The plane left almost on time so we didn’t have long to walk around duty free, in fact we didn’t have any time to walk around duty free. Monarch Airlines had done a sterling job in getting the plane to leave on time, especially as the man that used to drive the stairs for disembarkation ran straight into the aircraft door. It was immediately obvious that this plane was going nowhere as the door seals were knackered; and so come to that was the driver. They managed to get another plane ready for us without much of a delay with a similar capacity to our proper one; they were only two seats short, and guess who the last two passengers to arrive were? Although the plane had a similar capacity it was smaller meaning that the seats were extremely cramped for a long haul flight and also it couldn’t carry enough fuel to get all the way there in one go so we had to stop in Bahrain to re-fuel. We didn’t particularly mind this because we had never been to Bahrain before and it gave us a chance to see their bars. The aeroplane seats we the smallest that I have come across and could only get in by lifting the middle arm rest up before I got in, but this seemed to change the channel on the tv. We had the very back seats that were where adjacent to the smallest part of the isle and everyone kept rubbing past to go to the toilets etc. They also had to queue up most the time so we couldn’t see the already small tv screens. The staff were wonderful and made the best of a bad job and because the plane had to refuel, the original staff were not allowed to do the whole journey as it took them over their hours so all the staff were there with only one hour’s notice. They had to get off and stop the night in Bahrain before returning the next morning but this left us with a rather cramped plane and no staff. They had to fly an entire crew out from England, with hardly any notice, so that they could take over and complete the rest of our journey with us. An amazing job was done by all, except the ex-stair driver.
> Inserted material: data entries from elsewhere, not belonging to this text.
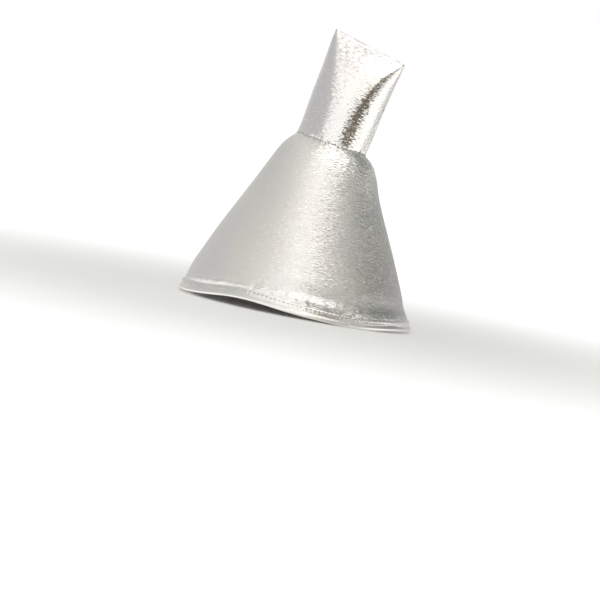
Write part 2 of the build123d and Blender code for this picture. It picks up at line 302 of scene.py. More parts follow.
class Cloth(Nodes):
    """A new material, with the noise and bumps that cloth needs."""

    def __init__(self, name):
        self.material = bpy.data.materials.new(name)
        self.material.use_nodes = True
        super().__init__(self.material.node_tree)
        self.shader = self.tree.nodes["Principled BSDF"]

    def set(self, **values):
        for key, value in values.items():
            self.shader.inputs[key.replace("_", " ")].default_value = value

    def put(self, key, output):
        self.tree.links.new(output, self.shader.inputs[key])

    def cloth_place(self, length_u, length_v, shift=0.0):
        """Cloth coordinates, scaled so that 1 unit is length_u by length_v."""
        uv = self.node("ShaderNodeTexCoord").outputs["UV"]
        mapping = self.node(
            "ShaderNodeMapping",
            {"Vector": uv, "Scale": (1 / length_u, 1 / length_v, 1), "Location": (shift, shift, 0)},
        )
        return mapping.outputs["Vector"]

    def speckle(self, length_u, length_v, detail=2.0, shift=0.0, distortion=0.0):
        """Noise with bumps length_u by length_v on the cloth, from 0 to 1."""
        place = self.cloth_place(length_u, length_v, shift)
        made = self.node(
            "ShaderNodeTexNoise",
            {"Vector": place, "Scale": 1.0, "Detail": detail, "Distortion": distortion},
        )
        return made.outputs["Fac"]

    def attribute(self, key):
        return self.node("ShaderNodeAttribute", attribute_name=key).outputs["Fac"]

    def fit(self, value, from_low, from_high, to_low=0.0, to_high=1.0):
        inputs = {"Value": value, "From Min": from_low, "From Max": from_high}
        inputs.update({"To Min": to_low, "To Max": to_high})
        return self.node("ShaderNodeMapRange", inputs).outputs["Result"]

    def mix(self, amount, a, b):
        return self.node("ShaderNodeMix", {0: amount, 6: a, 7: b}, data_type="RGBA").outputs[2]

    def bump(self, height, distance, strength=1.0, normal=None):
        inputs = {"Height": height, "Distance": distance, "Strength": strength}
        if normal is not None:
            inputs["Normal"] = normal
        return self.node("ShaderNodeBump", inputs).outputs["Normal"]


def colour(red, green, blue):
    return (red, green, blue, 1.0)


SILVER_TINTS = (colour(0.83, 0.81, 0.77), colour(0.80, 0.79, 0.78), colour(0.81, 0.77, 0.79))
PAINTED_CREASE_GREY = colour(0.30, 0.29, 0.27)     # painted shade in the creases of the crinkled foil
PAINTED_SHADE_GREY = colour(0.20, 0.20, 0.19)     # painted shade on the cone's right side and along the spout's side seams
# painted glints on small flecks
PAINTED_GLINT_WHITE = colour(1.0, 1.0, 1.0)


def lame_material(name, rough, crinkle_depth, dash_tilt):
    """Silver foil cloth: a fine knit under foil that is crinkled across and sparkles.

    Painted shade greys it in streaks on the cone's right side and along the spout's side seams.
    dash_tilt is how far the foil over each row of the knit leans to its left or right.
    """
    m = Cloth(name)
    m.set(Metallic=1.0)
    # the crinkle mask sets the crinkle's bump and gloss, and also how much painted crease shade goes in
    crinkled = m.attribute("crinkle")
    # mask of where glints are painted
    painted_glint_mask = m.attribute("painted_glint")

    warm = m.speckle(60 * MM, 90 * MM, 1.0)
    cool = m.speckle(45 * MM, 70 * MM, 1.0, shift=3.7)
    base = m.mix(m.fit(warm, 0.35, 0.65), SILVER_TINTS[0], SILVER_TINTS[1])
    base = m.mix(m.fit(cool, 0.45, 0.75), base, SILVER_TINTS[2])
    grain = m.speckle(2.4 * MM, 0.55 * MM, 3.0, shift=1.3)
    # painted shade: grey streaks where the crinkle mask is high, most on the cone's right side, fading out
    # where glints are painted
    painted_crease_shade = m.math("MULTIPLY", m.fit(grain, 0.52, 0.32), m.fit(crinkled, 0, 1, 0.02, 0.30))
    painted_crease_shade = m.math("MULTIPLY", painted_crease_shade, m.fit(painted_glint_mask, 0.5, 1.0, 1.0, 0.0))
    base = m.mix(painted_crease_shade, base, PAINTED_CREASE_GREY)
    # painted shade, broken into streaks by this noise
    shade_streaks = m.speckle(5.0 * MM, 0.6 * MM, 3.0, shift=7.7)
    painted_shade_share = m.math("MULTIPLY", m.attribute("painted_shade"), m.fit(shade_streaks, 0.35, 0.62, 0.45, 1.0))
    base = m.mix(painted_shade_share, base, PAINTED_SHADE_GREY)
    # painted glints: flecks turned white where the glint mask is high; they are also a little smoother
    fleck_place = m.cloth_place(1.7 * MM, 0.65 * MM, shift=0.4)
    fleck = m.node("ShaderNodeTexVoronoi", {"Vector": fleck_place, "Scale": 1.0})
    fleck_random = m.node("ShaderNodeSeparateColor", {"Color": fleck.outputs["Color"]})
    cluster = m.speckle(14 * MM, 6 * MM, 2.0, shift=6.6)
    share = m.math("MULTIPLY", m.fit(cluster, 0.42, 0.68, 0.1, 1.0), painted_glint_mask)
    painted_glint_flecks = m.math("GREATER_THAN", fleck_random.outputs[0], m.fit(share, 0, 1, 1.0, 0.62))
    small = m.math("LESS_THAN", fleck.outputs["Distance"], 0.45)
    painted_glint_flecks = m.math("MULTIPLY", painted_glint_flecks, small)
    base = m.mix(m.math("MULTIPLY", painted_glint_flecks, 0.9), base, PAINTED_GLINT_WHITE)
    m.put("Base Color", base)

    patchy = m.speckle(9 * MM, 3 * MM, 3.0, shift=5.1)
    roughness = m.fit(patchy, 0.3, 0.7, rough - 0.05, rough + 0.06)
    roughness = m.math("SUBTRACT", roughness, m.math("MULTIPLY", crinkled, 0.40 * rough))
    roughness = m.math("SUBTRACT", roughness, m.math("MULTIPLY", painted_glint_flecks, 0.08))
    m.put("Roughness", roughness)

    broad = m.speckle(3.6 * MM, 1.4 * MM, 2.0, shift=2.2, distortion=0.5)
    fine = m.speckle(2.0 * MM, 0.7 * MM, 2.0, shift=8.4)
    crinkle = m.math("ADD", m.math("MULTIPLY", broad, 0.65), m.math("MULTIPLY", fine, 0.35))
    crinkle = m.math("MULTIPLY", crinkle, m.fit(crinkled, 0, 1, 0.05, 1.0))
    knit_place = m.cloth_place(0.45 * MM, 0.45 * MM)
    knit = m.node("ShaderNodeTexVoronoi", {"Vector": knit_place, "Scale": 1.0, "Randomness": 0.35})
    height = m.math("ADD", crinkle, m.math("MULTIPLY", knit.outputs["Distance"], 0.04))
    dashes = m.fit(m.speckle(3.2 * MM, 0.6 * MM, 2.0, shift=5.5), 0.3, 0.7, -dash_tilt, dash_tilt)
    lean = m.math("ADD", m.math("MULTIPLY", dashes, m.fit(crinkled, 0, 1, 0.2, 1.0)), 0.5)
    leaning = m.node("ShaderNodeCombineXYZ", {"X": lean, "Y": 0.5, "Z": 1.0}).outputs[0]
    rows = m.node("ShaderNodeNormalMap", {"Color": leaning}).outputs["Normal"]
    m.put("Normal", m.bump(height, crinkle_depth, normal=rows))
    return m.material


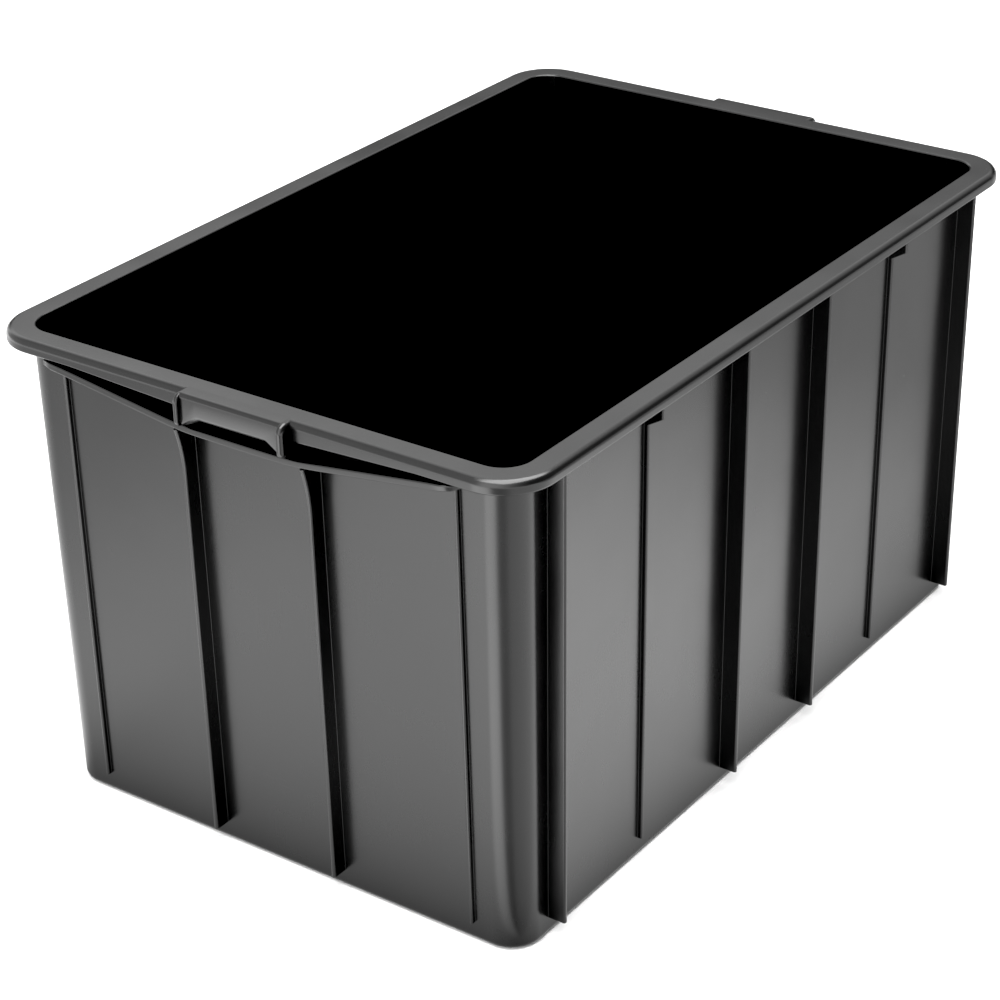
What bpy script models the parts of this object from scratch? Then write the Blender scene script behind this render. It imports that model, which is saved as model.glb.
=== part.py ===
"""Open-top stacking tote, moulded in black plastic, with stacking fins, stiffening ribs and two end grips.

Frame: metres, +Z up, origin at the centre of the underside. The long side runs along Y,
so the two short ends, which carry the grips, face -Y and +Y.
"""
import math

import bmesh
import bpy
from mathutils import Vector

# Overall size of the rim, and the clearance left between neighbouring pieces
RIM_LENGTH = 0.600
RIM_WIDTH = 0.404
HEIGHT = 0.330
GAP = 0.0003

# Tub: the walls lean in by DRAFT from top to bottom
WALL_INSET = 0.0155
WALL = 0.0025
FLOOR = 0.0030
DRAFT = 0.0036
WALL_TOP = 0.3220
WALL_CORNER = 0.0208
BASE_ROUND = 0.0040

# Rim: an inverted channel over the wall top
RIM_BAND = 0.0180
RIM_CORNER = 0.0340
RIM_INNER_CORNER = 0.0183
RIM_PLATE = 0.0028
RIM_ROUND = 0.0045
RIM_INNER_EDGE = 0.0011
SKIRT_WALL = 0.0024
SKIRT_DROP = 0.0092
END_SKIRT_DROP = 0.0130
SKIRT_RAMP_START = 0.1300

# Hand flange: an L-shaped ledge under the rim of each end, dipping towards the middle
FLANGE_HALF = 0.1600
FLANGE_FLAT_HALF = 0.0420
FLANGE_FLAT_TOP = 0.3052
FLANGE_SLOPE = 0.142
FLANGE_PLATE = 0.0027
FLANGE_LIP = 0.0025
FLANGE_LIP_DROP = 0.0045

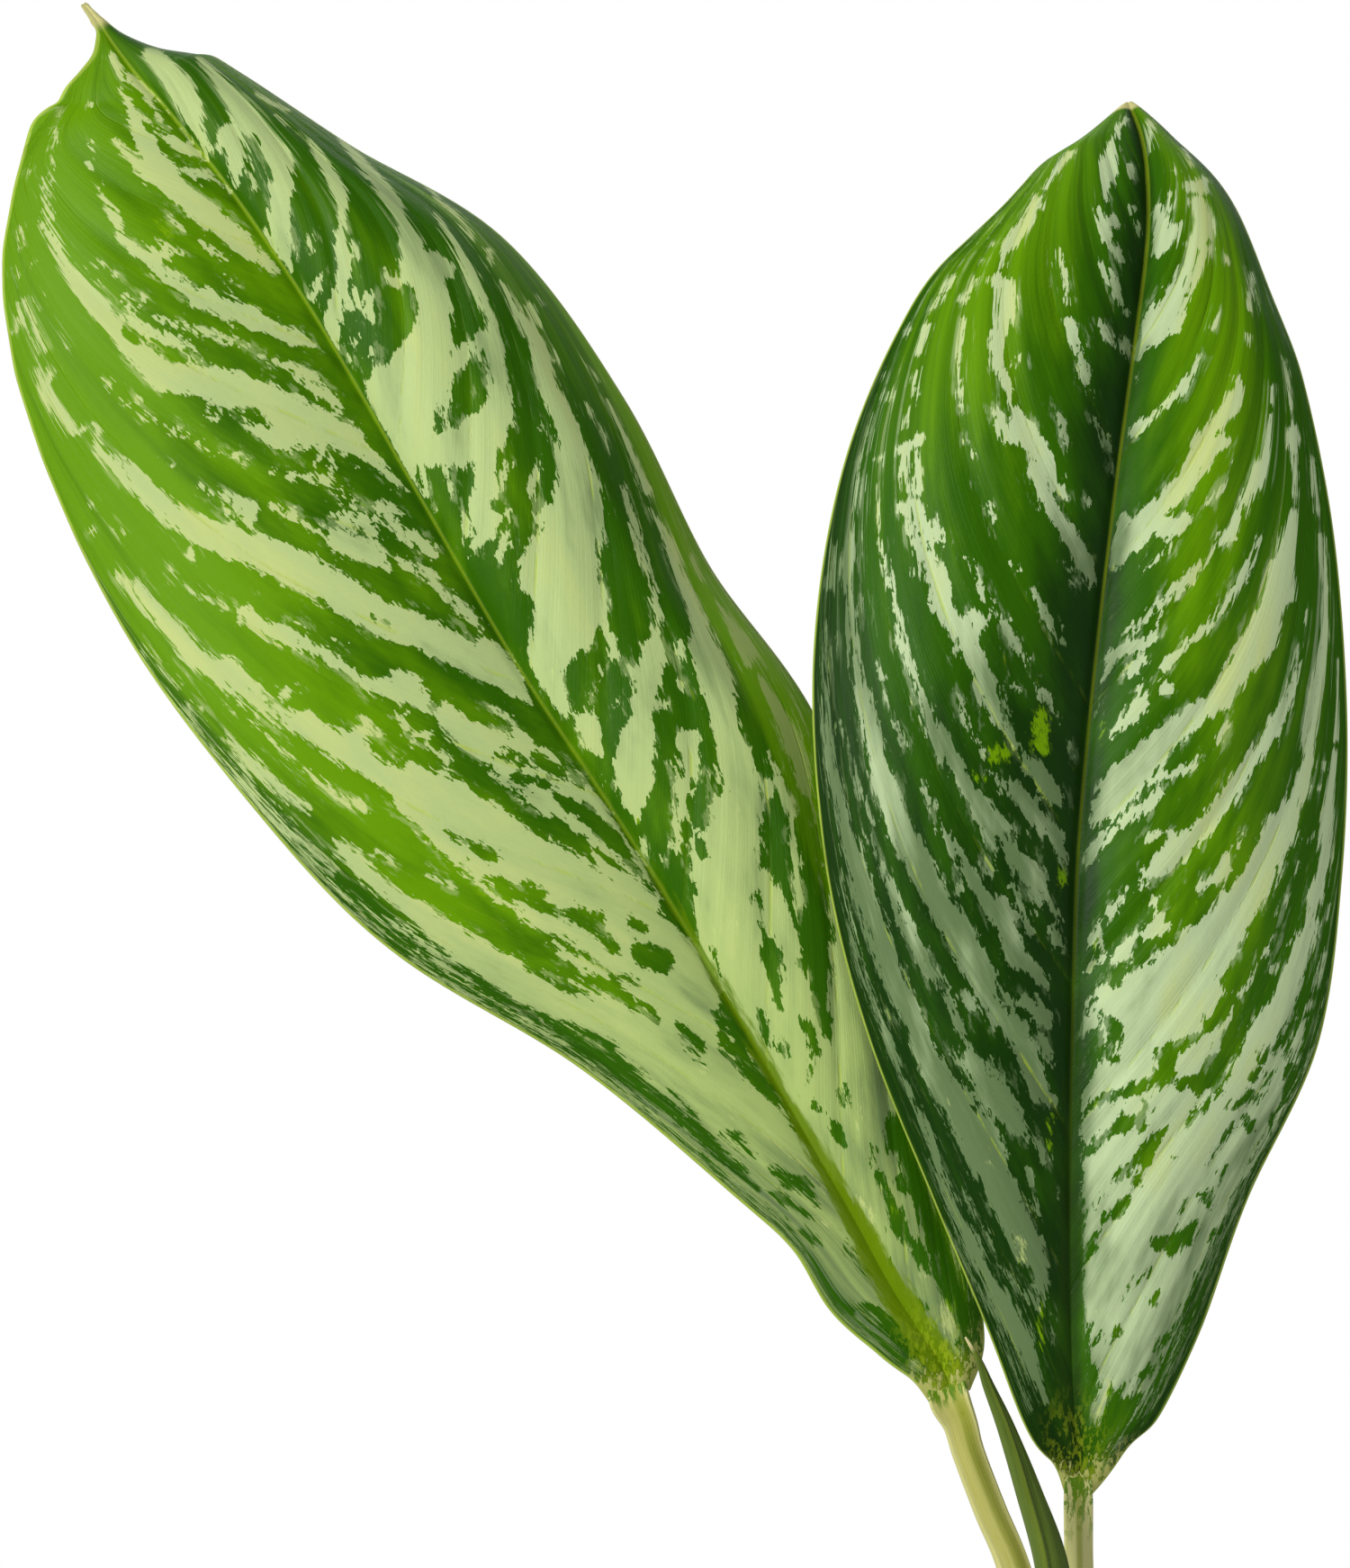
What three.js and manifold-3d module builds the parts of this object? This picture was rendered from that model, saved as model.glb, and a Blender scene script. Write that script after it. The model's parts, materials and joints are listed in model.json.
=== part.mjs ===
// A potted golden madonna Chinese evergreen, in millimetres, +Z up.
// A plain clay pot of soil carries a short cane. Two variegated leaves rise from the cane on sheathed petioles,
// and a furled new leaf stands between them. The leaves' upper faces look towards -Y.
// The origin is the centre of the pot's flat base.
import * as THREE from "three";
import { mergeVertices } from "three/addons/utils/BufferGeometryUtils.js";
import Module from "manifold-3d";

const wasm = await Module();
wasm.setup();

// Clearance between two pieces that touch on the real plant.
const SEAT_GAP = 0.3;

// Pot
const POT_HEIGHT = 118;
const POT_RIM_RADIUS = 68;
const POT_FOOT_RADIUS = 46;
const POT_WALL = 5.5;
const POT_FLOOR = 7;
const POT_BAND_HEIGHT = 22;
const POT_BAND_STEP = 3.5;
const POT_EDGE = 1.2;
const POT_SIDES = 60;
const DRAIN_HOLES = 3;
const DRAIN_RADIUS = 4.5;
const DRAIN_CIRCLE = 24;

// Soil
const SOIL_TOP = 106;
const SOIL_SIDES = 36;
const SOIL_RINGS = 9;
const SOIL_RELIEF = 1.1;
const SOIL_MOUND = 2.2;
const CLODS = 26;
const CLOD_RADIUS = [1.8, 3.4];

// Cane, by height up its axis
const CANE_BOTTOM = 80;
const CANE_RADIUS = 6.6;
const CANE_SCAR = 0.6;
const CANE_SIDES = 20;
const LEFT_NODE = 121;
const RIGHT_NODE = 131;
const CANE_IN_LEFT_SHEATH = 4.9;
const CANE_IN_RIGHT_SHEATH = 3.7;
const CANE_TOP = 163;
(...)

We arrived at our hotel, I use the word hotel loosely, at around 7.30am local time but we couldn’t check in until 12.00 noon. As I have said in the past, you can tell what time it is in India, when in the UK, by turning your watch up side down. This trick works from England and India because they are 5 and half hours ahead of England. We however could not do this because; both Claire’s and my watch had recently broken so I had to keep getting my phone out. This also didn’t help as it was still set at English time because I had turned roaming and the internet off for the duration of our stay. The only way I could find out the time was to set up the analogue clock on my phone and turn it up side down. Anyway, we dumped our bags in reception, had a free breakfast, changed in the dirty toilet and set off to find the beach. They have had really weird weather here in India this year; in fact all over Asia and I think Australia too. The monsoon normally finishes at the end of September and they have clear blue skies until the following April, but they are yet to stop properly this year. Although the ground was wet and it was a little overcast it stayed dry for the whole day on Friday and we would have had a nice walk all along the beach to Baga river and back, if it wasn’t for the constant pestering to sit on their free sun beds. They even have a Weather Spoons and a Love Shack but most are only just being built because we are still at the beginning of their season. There are few white tourists here, the vast majority being of an Indian descent, and in their thousands. Already, Claire wants to go back to the South, I think that I will have my work cut out to keep her here for more than a couple of days. Tomorrow I will rent a motor bike for a couple of days so we can see as much as possible before we slide off to our favourite south Goa. The only two nights that we stayed in north Goa before was also in Calangute but we are yet to see anything that we recognise. We remember it looking more like a normal town with lots of tourists advertising “roast beef with real Bisto gravy”.

The room is very basic, even for Indian standards. We have our own shower room and toilet and two single beds and a small balcony where I am sitting to write this but no TV, fridge or aircon, only a large fan over the twin beds. Trouble is, it only works when the electric is on, which is not so often and even though it is cooler than normal it’s still about 30 degrees and even more humid than normal because of all the rain they have had. It’s not really worth us paying extra for a fridge because we will not be stopping for the 3 weeks and they usually charge by the week. We have stayed at many different Goan hotels in our time and very few have not got a TV; I wonder if they charge extra for those as well. Anyway, Claire forgot the cork screw so we have had to live entirely on food and water since we got here. We needed a drink, especially with the last two days that we had in England before flying out here, but I will leave Claire to tell that tale another time.